Tilt or machine lockup A machine can lock for technical reasons too A technical lockup is not the same as a hand pay lockup, even if both stop play and require staff.
TITO cashout The normal automated payout path A TITO ticket is machine-generated; a hand pay requires staff involvement and manual control steps.

The most common misunderstanding is this:

People often assume every hand pay lockup means a taxable jackpot. That is not always true.

A hand pay is about how the payout is processed. Tax reporting is a separate question governed by local law, machine type, event type, and operator procedure.

Another common confusion is the reverse:

Not every machine lockup means a win.

Machines can also lock because of printer faults, communication errors, door events, or other technical issues. Those are operational lockups, but not necessarily hand pay lockups.

Practical Examples

Example 1: Standard manual jackpot payout

A player hits a slot win of $2,450 on a machine configured so that wins above a certain level require manual payout.

What happens next:

  1. The machine freezes the result and displays “call attendant.”
  2. The event is sent to the slot management system.
  3. An attendant arrives, verifies the amount and machine ID.
  4. A supervisor approves the payout under house procedure.
  5. The player provides ID because the event meets the property’s documentation rules.
  6. The payout is issued and recorded.
  7. The machine is reset and reopens for play.

The important point is not the exact dollar amount. It is that the machine crossed a manual-settlement threshold for that property or jurisdiction.

Example 2: Progressive jackpot in a resort high-limit area

A guest in a high-limit room hits a linked progressive worth $18,320.

Because this is a progressive, the process may involve extra steps:

  • verification that the jackpot meter and machine result match
  • supervisor review
  • surveillance awareness or confirmation
  • possible host involvement for guest service
  • documentation before release of funds
  • system reset after full approval

The player sees a celebratory event. The operator sees a controlled payout requiring multiple checkpoints.

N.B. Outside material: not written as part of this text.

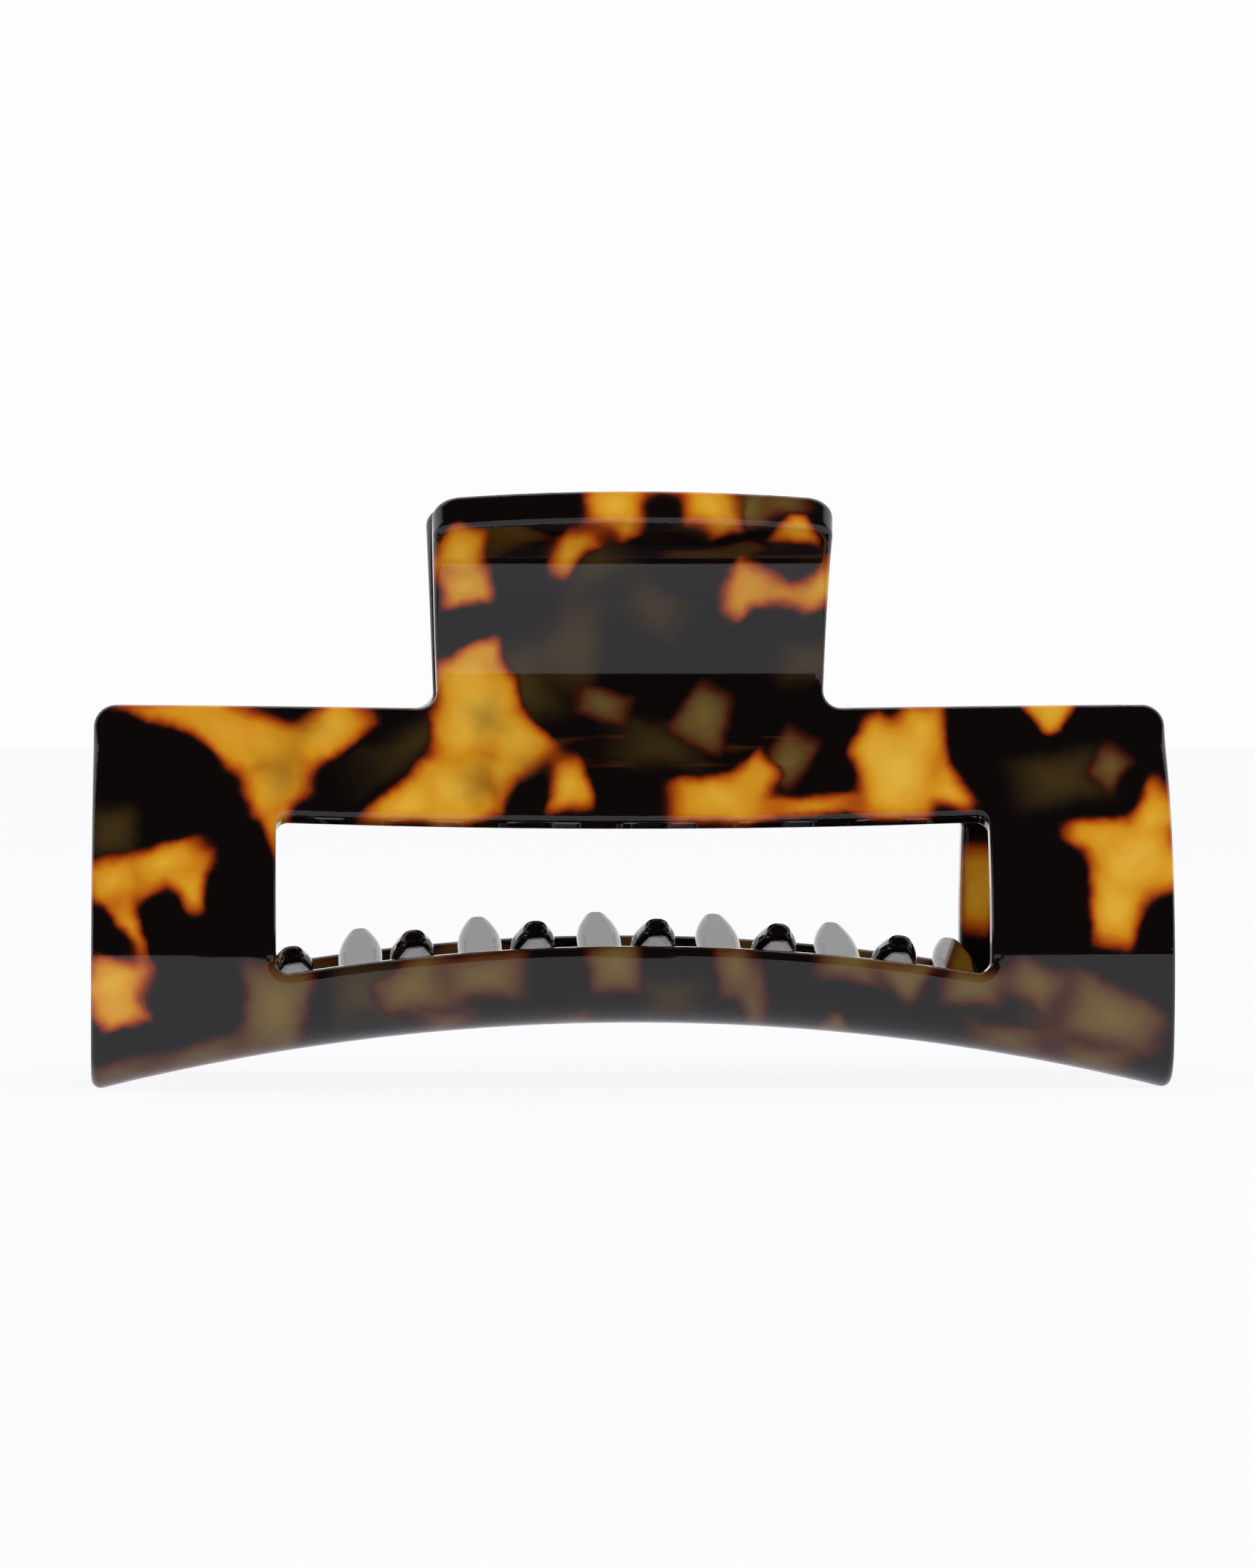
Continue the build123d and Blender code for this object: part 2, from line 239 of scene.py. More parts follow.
def panel(name, azimuth, elevation):
    """A wide soft light aimed at the clip, from an azimuth where 0 is the camera's side."""
    light = bpy.data.lights.new(name, "AREA")
    light.shape = "SQUARE"
    light.size = PANEL_SIZE
    light.energy = PANEL_WATTS
    a, e = math.radians(azimuth), math.radians(elevation)
    towards = Vector((math.sin(a) * math.cos(e), -math.cos(a) * math.cos(e), math.sin(e)))
    lamp = bpy.data.objects.new(name, light)
    lamp.location = centre + towards * PANEL_DISTANCE
    lamp.rotation_mode = "QUATERNION"
    lamp.rotation_quaternion = (-towards).to_track_quat("-Z", "Y")
    lamp.visible_glossy = False
    bpy.context.scene.collection.objects.link(lamp)
    return lamp


bpy.context.scene.world = make_room()
for name, azimuth, elevation in PANELS:
    panel(name, azimuth, elevation)

# %% [markdown]
# ## Tortoise acetate
#
# Cellulose acetate is cast in blocks from chips of several colours, then sliced into
# sheets. So the pattern goes right through the sheet: amber chips with burnt orange rims
# where the dyes have mixed, set in a brown that looks black. Chips that lie under the
# surface show as dull olive clouds.
#
# A noise threshold alone gives round, cloudy blobs. Here each chip is placed as a tapered
# four-sided piece, the way it fell into the mould, and noise then bends its sides. Each
# piece gives a field: the distance from its edge in millimetres, so the rim's width is a
# real one. Where pieces touch, a smooth minimum melts them together. The chips ignore the
# depth direction, because the pattern runs through the sheet.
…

Example 3: Why hand pay lockups matter operationally

Suppose a casino averages 35 hand pay lockups per day, and each one keeps the machine unavailable for 14 minutes from trigger to reset.

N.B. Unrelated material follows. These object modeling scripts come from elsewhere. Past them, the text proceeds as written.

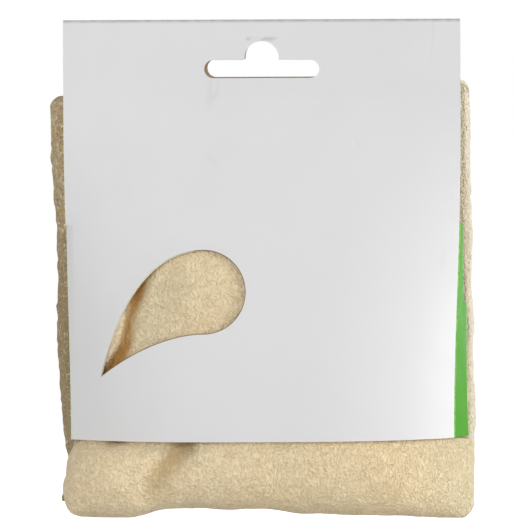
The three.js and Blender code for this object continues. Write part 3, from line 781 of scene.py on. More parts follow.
def section_side(counts, sign):
    """One face of the sheet across a stack, as columns along its middle line.

    The line runs left along layer 4, round the big fold, right along layer 1, round the right
    fold, left along layer 2, round the small fold and right along layer 3. Each column holds its
    share across, the two layers it lies between, the share of the turn, how far it bulges out
    of the fold, and the parts of its normal across and through the stack.
    """
    columns = []
    for (kind, first, last, begin, end), count in zip(ROUTES, counts):
        blank = np.zeros(count)
        if kind == "run":
            share = mix(begin, end, crowded(count) if first == 1 else np.linspace(0, 1, count))
            parts = share, first, last, 0, 0, 0, sign * (end - begin)
        else:
            angle = math.pi * np.linspace(0, 1, count + 2)[1:-1]
            bulge = (2 * begin - 1) * np.sin(angle)
            inside = -1 if first == 2 else 1
            lead = 1 if first == 1 else -1
            parts = (begin, first, last, (1 - np.cos(angle)) / 2, bulge,
                     sign * inside * bulge, sign * lead * np.cos(angle))
        columns.append(np.stack([part + blank for part in parts]))
    return np.concatenate(columns, axis=1)


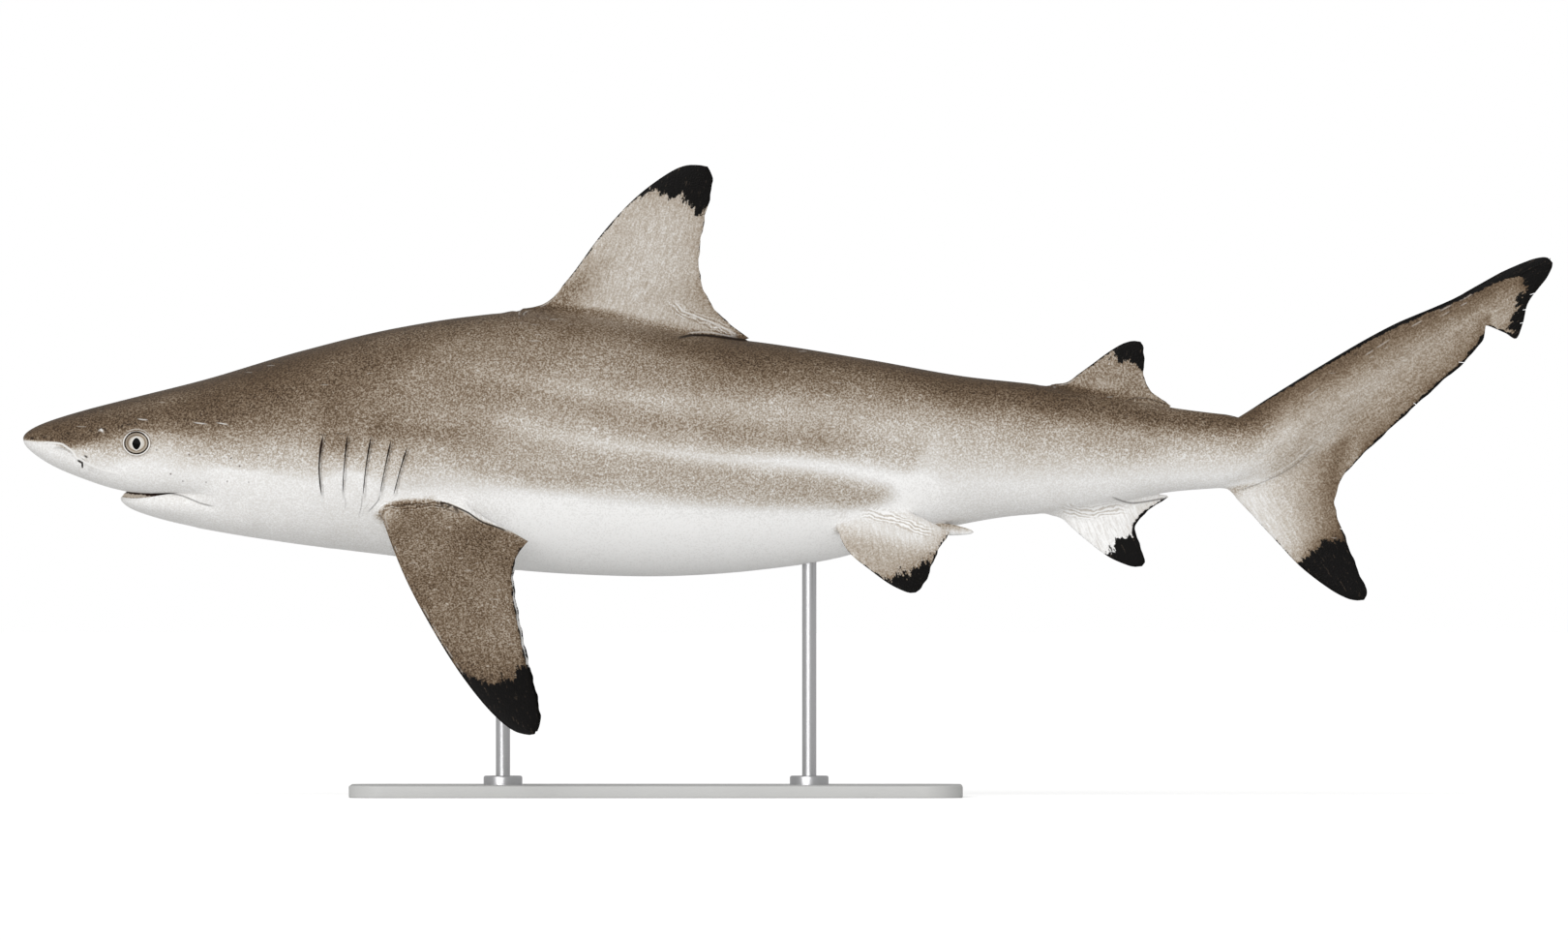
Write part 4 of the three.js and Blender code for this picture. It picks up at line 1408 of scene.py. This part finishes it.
def ease(value, low, high):
    """0 below low, 1 above high, and smooth between."""
    inputs = {"Value": value, "From Min": low, "From Max": high}
    if low > high:
        inputs.update({"From Min": high, "From Max": low, "To Min": 1.0, "To Max": 0.0})
    return add(value.tree, "MapRange", "Result", inputs, interpolation_type="SMOOTHSTEP")


def blend(share, a, b):
    """Colour a, with the share of it turned to colour b."""
    return add(share.tree, "Mix", 2, {0: share, 6: a, 7: b}, data_type="RGBA")


def ramp(at, bands):
    """The colours of the bands, blended between their places."""
    colours = add(at.tree, "ValToRGB", "Color", {"Fac": at})
    stops = colours.socket.node.color_ramp.elements
    while len(stops) < len(bands):
        stops.new(0.5)
    for stop, (place, colour) in zip(stops, bands):
        stop.position = place
        stop.color = (*colour, 1.0)
    return colours


def mark(tree, name, output="Fac"):
    return add(tree, "Attribute", output, attribute_name=name)


def noise(where, scale, detail=2.0, rough=0.5, **inputs):
    sockets = {"Vector": where, "Scale": scale, "Detail": detail, "Roughness": rough}
    return add(where.tree, "TexNoise", "Fac", {**sockets, **inputs})


def about_zero(value, reach):
    """A noise value moved to swing about zero, by reach."""
    return (value - 0.5) * reach


def stretched(where, scale):
    return add(where.tree, "Mapping", "Vector", {"Vector": where, "Scale": scale})


def part_of(where, axis):
    return add(where.tree, "SeparateXYZ", axis, {0: where})


def with_vector(operation, output, *vectors):
    return add(vectors[0].tree, "VectorMath", output, dict(enumerate(vectors)), operation=operation)


def in_millimetres(tree):
    return stretched(add(tree, "TexCoord", "Object"), (1000.0, 1000.0, 1000.0))


def new_material(name, **values):
    material = bpy.data.materials.new(name)
    material.use_nodes = True
    shader = material.node_tree.nodes["Principled BSDF"]
    for key, value in values.items():
        shader.inputs[key.replace("_", " ")].default_value = value
    return material, material.node_tree, shader


def bump_from(height, strength, distance, shader):
    """Drives the shader's normal with a height in the material."""
    inputs = {"Height": height, "Strength": strength, "Distance": distance}
    fill(shader, {"Normal": add(height.tree, "Bump", "Normal", inputs)})


def new_group(name, inputs, outputs):
    """An empty node group, the values it is given, and the node that they end in."""
    tree = bpy.data.node_groups.new(name, "ShaderNodeTree")
    for sockets, way in ((inputs, "INPUT"), (outputs, "OUTPUT")):
        for socket, kind in sockets.items():
            tree.interface.new_socket(socket, in_out=way, socket_type="NodeSocket" + kind)
    start = tree.nodes.new("NodeGroupInput")
    given = {socket: Value(start.outputs[socket]) for socket in inputs}
    return tree, given, tree.nodes.new("NodeGroupOutput")


def use_group(tree, group, inputs):
    node = tree.nodes.new("ShaderNodeGroup")
    node.node_tree = group
    fill(node, inputs)
    return {socket.name: Value(socket) for socket in node.outputs}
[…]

Total daily machine downtime from hand pays:

  • 35 events × 14 minutes = 490 minutes
  • 490 minutes = 8 hours and 10 minutes

That does not mean the casino loses a full day of revenue on one machine, because the events happen across different machines. But it does show why operators care about response time, staffing, and efficient clearance. Slow hand-pay handling can materially reduce machine availability during peak periods.

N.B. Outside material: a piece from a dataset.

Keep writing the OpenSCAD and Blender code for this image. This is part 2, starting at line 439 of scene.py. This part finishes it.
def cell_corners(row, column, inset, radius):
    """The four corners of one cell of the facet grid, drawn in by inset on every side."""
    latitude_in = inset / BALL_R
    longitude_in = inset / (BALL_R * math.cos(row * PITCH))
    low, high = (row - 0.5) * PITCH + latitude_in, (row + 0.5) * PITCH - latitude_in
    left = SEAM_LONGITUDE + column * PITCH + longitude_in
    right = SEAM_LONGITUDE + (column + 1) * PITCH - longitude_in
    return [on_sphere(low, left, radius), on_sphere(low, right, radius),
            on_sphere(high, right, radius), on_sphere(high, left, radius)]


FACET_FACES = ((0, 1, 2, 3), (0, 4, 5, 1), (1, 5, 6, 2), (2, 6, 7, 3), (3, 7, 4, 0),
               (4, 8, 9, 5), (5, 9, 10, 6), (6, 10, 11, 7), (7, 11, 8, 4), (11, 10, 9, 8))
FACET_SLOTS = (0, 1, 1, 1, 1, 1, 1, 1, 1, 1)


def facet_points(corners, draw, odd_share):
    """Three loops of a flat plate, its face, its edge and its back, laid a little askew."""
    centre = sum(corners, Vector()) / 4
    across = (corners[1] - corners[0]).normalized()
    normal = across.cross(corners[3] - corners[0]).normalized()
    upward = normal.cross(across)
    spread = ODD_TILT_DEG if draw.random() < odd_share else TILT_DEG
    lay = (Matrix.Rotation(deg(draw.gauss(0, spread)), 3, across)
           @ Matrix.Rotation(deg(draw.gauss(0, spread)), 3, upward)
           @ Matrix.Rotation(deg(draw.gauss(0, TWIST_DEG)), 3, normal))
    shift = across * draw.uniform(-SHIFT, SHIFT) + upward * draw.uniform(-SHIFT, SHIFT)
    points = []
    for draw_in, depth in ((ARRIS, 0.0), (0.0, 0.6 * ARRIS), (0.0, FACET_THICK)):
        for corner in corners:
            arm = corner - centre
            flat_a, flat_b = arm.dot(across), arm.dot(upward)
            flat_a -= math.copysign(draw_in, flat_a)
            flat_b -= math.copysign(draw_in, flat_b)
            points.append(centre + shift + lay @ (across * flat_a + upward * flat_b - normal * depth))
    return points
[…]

Limits, Risks, or Jurisdiction Notes

Hand pay procedures are not identical everywhere.

They can vary by:

  • jurisdiction and gaming regulations
  • machine type
  • operator internal controls
  • tax and reporting rules
  • progressive versus non-progressive payouts
  • staffing model and security requirements

Key limits and variations

A few points readers should verify before relying on any single explanation:

  • Manual payout thresholds vary. One property may hand-pay an event another property could settle differently.
  • Documentation rules vary. ID, signatures, and tax forms depend on local law and operator procedure.
  • Payment method varies. Some properties pay immediately on the floor; others route part of the process through the cage or a supervisor.
  • Reset procedure varies. Some lockups need simple attendant clearance; others require higher authorization.

Risks and edge cases

For players, common issues include:

  • assuming the payout will be instant
  • leaving before staff finishes the process
  • not having ID when the property requires it
  • misunderstanding whether tax paperwork applies

For operators, common risks include:

  • slow response times
  • poor event documentation
  • payment to the wrong patron
  • reconciliation errors between machine records and payout logs
  • clearing a lockup before full verification
  • treating a technical fault as a normal hand pay, or vice versa

What to verify before acting

If you are a player, verify:

  • whether the machine is waiting for an attendant
  • whether the casino needs ID or paperwork
  • whether part of the payout will be processed at the cage
  • what local tax reporting rules may apply

If you are working in operations, verify:

  • the machine event type
  • the required approval level
  • the recorded payout amount
  • the identity of the patron receiving funds
  • the event entry in your slot and accounting systems
  • whether surveillance or compliance escalation is required

FAQ

What is a hand pay lockup on a slot machine?

It is a state where the machine stops normal play and requires staff to manually verify and complete a payout or payout-related exception. The machine remains locked until the event is cleared.

Does a hand pay lockup always mean a taxable jackpot?

No. A hand pay lockup means the payout is being handled manually. Tax or reporting requirements are a separate issue and depend on jurisdiction, game type, amount, and operator procedure.

How long does a hand pay lockup take?

It varies. Response time depends on staffing, floor traffic, the size of the payout, whether ID or forms are needed, and the property’s internal controls. Simple events may clear quickly; larger or more regulated ones can take longer.

Can a machine lock up for reasons other than a jackpot?

Yes. Machines can lock for technical faults, printer issues, communication errors, door events, or other exceptions. That is why “machine lockup” and “hand pay lockup” are related but not identical terms.

Do online casinos have hand pay lockups?

Not in the normal land-based sense. Online casinos may place withdrawals or balances under manual review, but there is no physical machine lockup with an attendant hand-paying a win.

Final Takeaway

A hand pay lockup is best understood as a controlled manual-payout event on a casino machine, most often on the slot floor. It protects the player, the payout record, and the casino’s audit trail by stopping play until the win or exception is verified, documented, and cleared. If you see the term in casino operations, think of it as both a guest-service moment and a compliance-driven payment workflow.